Reclaim Democracy rally at the Lincoln Memorial./Photo by John Zangas
Reclaim Democracy rally at the Lincoln Memorial./Photo by John Zangas

Delegate Jeff Day who worked on the Bernie Sanders presidential campaign, encouraged organizers and activists to talk to their neighbors about issues important to them that are not being discussed by candidates. He urged making effort to reach out to others. “Talk to your neighbors and take time to make sure they’re voting,” he said.

He asked of those present to reflect on their involvement over the last year. “What are we doing for us?” he asked. He suggested letting go of the “let’s go shopping mentality” and adopting an attitude of “sacrifice for the common good mentality.”

Day decried the excess of the consumer based economic system as a key stumbling block for many which focuses on consumption as opposed to focusing on individual needs, such as single payer healthcare, public education and community involvement. “The corrupt corporations and bankers that have paid and bought off all the politicians are taking this country in the wrong direction,” he said.

“We’ve got to speak up, step out and start being active,” he said.

Independent media streamer, Claudia Stauber from Cabin Talk, gave an unscripted talk about voter’s concerns with delegates, votes, and access to the Democratic National Convention, concerns which resonated throughout the Sanders campaign. She began her discussion by saying “Cabin Talk!” to draw attention to the simplicity of what she had to say as she does in her live streams. “We can disagree, and that’s what democracy is all about, but what we do need to have is that every voice actually gets heard but in this election cycle that hasn’t been the case,” she said.

“Even though we’re in DC, there should be log cabins right here,” she joked, in a reference to Lincoln. Stauber drew a comparison between U.S. elections of the 1860s and the modern elections in other parts of the world, where paper ballots ensured that all votes were counted. “We need unrigged elections with paper ballots with citizen oversight while they are counted,” she said.

Claudia Stauber addresses the Reclaim Democracy audience on the steps on the Lincoln Memorial./Photo by John Zangas
Claudia Stauber addresses the Reclaim Democracy audience on the steps on the Lincoln Memorial./Photo by John Zangas

Stauber believes a paradigm shift is needed in the way success is defined. “How we define success, especially in the Western world, we define it only monetarily at this point. The way we need to define it is how many smiles we have and how happy we are,” She said.

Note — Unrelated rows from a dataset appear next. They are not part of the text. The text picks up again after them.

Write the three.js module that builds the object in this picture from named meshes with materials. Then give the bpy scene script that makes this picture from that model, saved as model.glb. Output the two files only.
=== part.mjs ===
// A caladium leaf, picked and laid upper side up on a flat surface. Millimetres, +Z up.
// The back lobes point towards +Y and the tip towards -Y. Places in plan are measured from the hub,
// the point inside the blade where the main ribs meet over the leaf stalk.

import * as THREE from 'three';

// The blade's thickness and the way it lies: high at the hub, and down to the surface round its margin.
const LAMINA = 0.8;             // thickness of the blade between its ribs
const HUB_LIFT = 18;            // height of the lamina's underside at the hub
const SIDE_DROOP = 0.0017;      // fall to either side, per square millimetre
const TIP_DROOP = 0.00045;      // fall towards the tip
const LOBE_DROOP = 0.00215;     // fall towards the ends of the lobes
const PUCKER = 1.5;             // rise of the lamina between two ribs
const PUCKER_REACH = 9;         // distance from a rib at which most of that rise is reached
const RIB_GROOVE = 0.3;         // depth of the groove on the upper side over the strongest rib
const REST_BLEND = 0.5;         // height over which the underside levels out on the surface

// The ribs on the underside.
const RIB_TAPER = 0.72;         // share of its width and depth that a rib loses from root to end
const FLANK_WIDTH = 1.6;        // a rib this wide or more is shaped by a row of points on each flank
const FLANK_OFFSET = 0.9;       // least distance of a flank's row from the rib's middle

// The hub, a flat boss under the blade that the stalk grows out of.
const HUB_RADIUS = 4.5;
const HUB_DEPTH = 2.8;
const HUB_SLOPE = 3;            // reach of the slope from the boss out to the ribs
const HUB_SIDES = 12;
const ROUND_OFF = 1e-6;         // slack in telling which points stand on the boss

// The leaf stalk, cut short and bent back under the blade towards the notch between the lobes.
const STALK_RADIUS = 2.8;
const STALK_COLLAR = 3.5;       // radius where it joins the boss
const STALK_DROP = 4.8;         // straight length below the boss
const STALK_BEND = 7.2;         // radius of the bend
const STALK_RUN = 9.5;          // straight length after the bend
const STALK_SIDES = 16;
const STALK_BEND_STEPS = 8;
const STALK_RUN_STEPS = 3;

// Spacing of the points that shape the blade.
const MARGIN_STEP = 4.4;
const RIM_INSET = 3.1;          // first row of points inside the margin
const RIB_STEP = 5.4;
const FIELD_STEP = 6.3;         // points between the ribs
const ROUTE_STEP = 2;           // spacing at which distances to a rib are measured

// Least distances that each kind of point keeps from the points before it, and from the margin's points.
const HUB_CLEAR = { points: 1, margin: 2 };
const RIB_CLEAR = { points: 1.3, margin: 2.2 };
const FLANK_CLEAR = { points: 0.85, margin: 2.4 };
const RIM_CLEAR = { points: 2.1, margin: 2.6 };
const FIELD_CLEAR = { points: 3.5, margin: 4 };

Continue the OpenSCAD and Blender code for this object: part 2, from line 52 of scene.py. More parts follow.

Stauber said she wants to convey that there is a big change in direction happening as a result of new ideas and a positive message from the Sanders campaign. “Bernie did bring that out, and we need to continue it,” she said. “We need to be kinder to our planet, to each other, and to animals,” she said.

Law professor Tim Canova, who ran an unsuccessful insurgent Senate campaign against Debbie Wasserman-Schultz in South Florida, invoked the words of Lincoln, asking, “What is democracy? Lincoln talks about ‘of the people, by the people and for the people. Democracy requires human rights for everyone and not just here in this country but everyone in the world.”

Canova cited revelations from the Wikileaks site which has been releasing emails of the Clinton campaign chairman, John Podesta, as evidence the election has been operated under a rigged system, influencing the media and the voters and tilting the nomination of the Democratic party in the favor of Clinton. “We’ve got to be vigilant, we’ve got to be loud, we’ve got to keep speaking truth to power and to the powerless,” he said.

Addressing the loss of trust in the election system, Canova offered, “There is a reason that every European democracy has banned the voting machine. Paper ballots, counted by hand in public [is a] true democracy.”

Canova said that people were waking up to issues such as the Trans Pacific Partnership, a trade agreement presently before Congress, climate change, high incarceration rates for non-violent drug arrests, and the overturn of Citizens United.

Though the election cycle seemed to beset with losses of key candidates progressives had been behind, Canova said that people are waking up and getting involved. “This year has been an historic election year and it’s going to seem a lot of us that we’ve fallen short, but this is only the beginning, we’ve just started to fight,” he said.